Die türkische Justiz wirft Yücel Terrorpropaganda und Volksverhetzung vor. Schon Anfang März hatte der türkische Ministerpräsident Binali Yildirim der deutschen Kanzlerin Angela Merkel den konsularischen Zugang zugesagt. Berlin pocht seitdem auf Einhaltung des Versprechens.

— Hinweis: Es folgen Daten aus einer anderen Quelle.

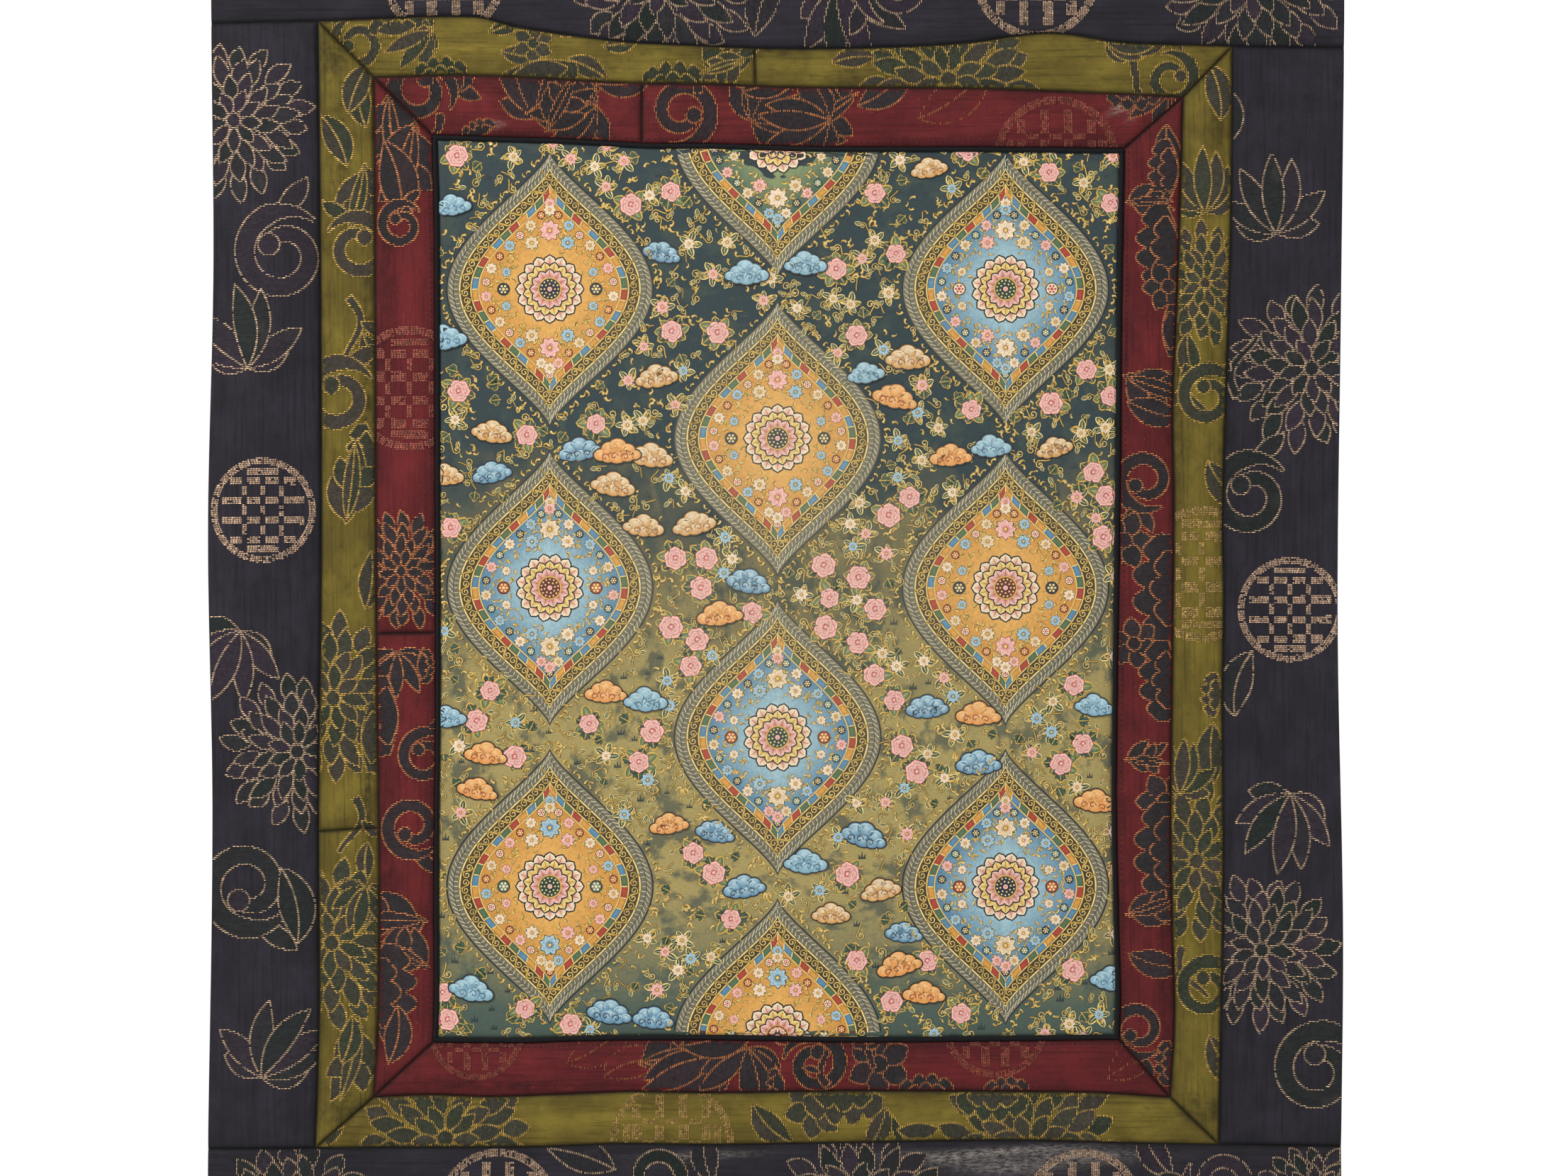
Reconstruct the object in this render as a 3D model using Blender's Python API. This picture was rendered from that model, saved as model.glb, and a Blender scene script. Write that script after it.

Roth sagte weiter, Deutschland wolle Zugang zu allen fünf in der Türkei inhaftierten Deutsch-Türken, so wie dies der türkischen Seite in deutschen Gefängnissen auch gewährt werde. Der deutschen Regierung gehe es zudem um die Lage der Journalisten in der Türkei insgesamt. Vermutlich seien rund 120 inhaftiert worden, 160 Medienorgane seien inzwischen geschlossen. Dies lasse sich mit europäischen Vorstellungen von Medien- und Meinungsfreiheit nicht vereinbaren, kritisierte Roth.
Botschaft aus der Haft
Yücel selbst wandte sich in einer Botschaft, die er seinen Anwälten mündlich übermittelt hat und die in der «Welt» erschien, an die Menschen in Deutschland. Trotz Isolationshaft und faktischem Briefverbot dringe die vielfältige Unterstützung zu ihm durch. Er rief dazu auf, die wenigen noch unabhängigen Medien zu unterstützen und Zeitungen wie «Cumhuriyet», «Birgün» oder «Evrensel» aus Solidarität als E-Paper zu abonnieren.
Die deutsche Regierung sieht die Lage von Demokratie und Menschenrechten in der Türkei offenbar äusserst kritisch. Der «Stern» berichtete aus einem internen Lagebericht des Auswärtigen Amts, in dem ein Klima der Einschüchterung und eine massive Schwächung der Demokratie in der Türkei beklagt würden.
Das Amt vermisst dem Bericht zufolge ausserdem wie der deutsche Geheimdienst BND Beweise für die Hypothese, dass der Prediger Fethullah Gülen den Befehl zum Putsch im Sommer gegeben habe.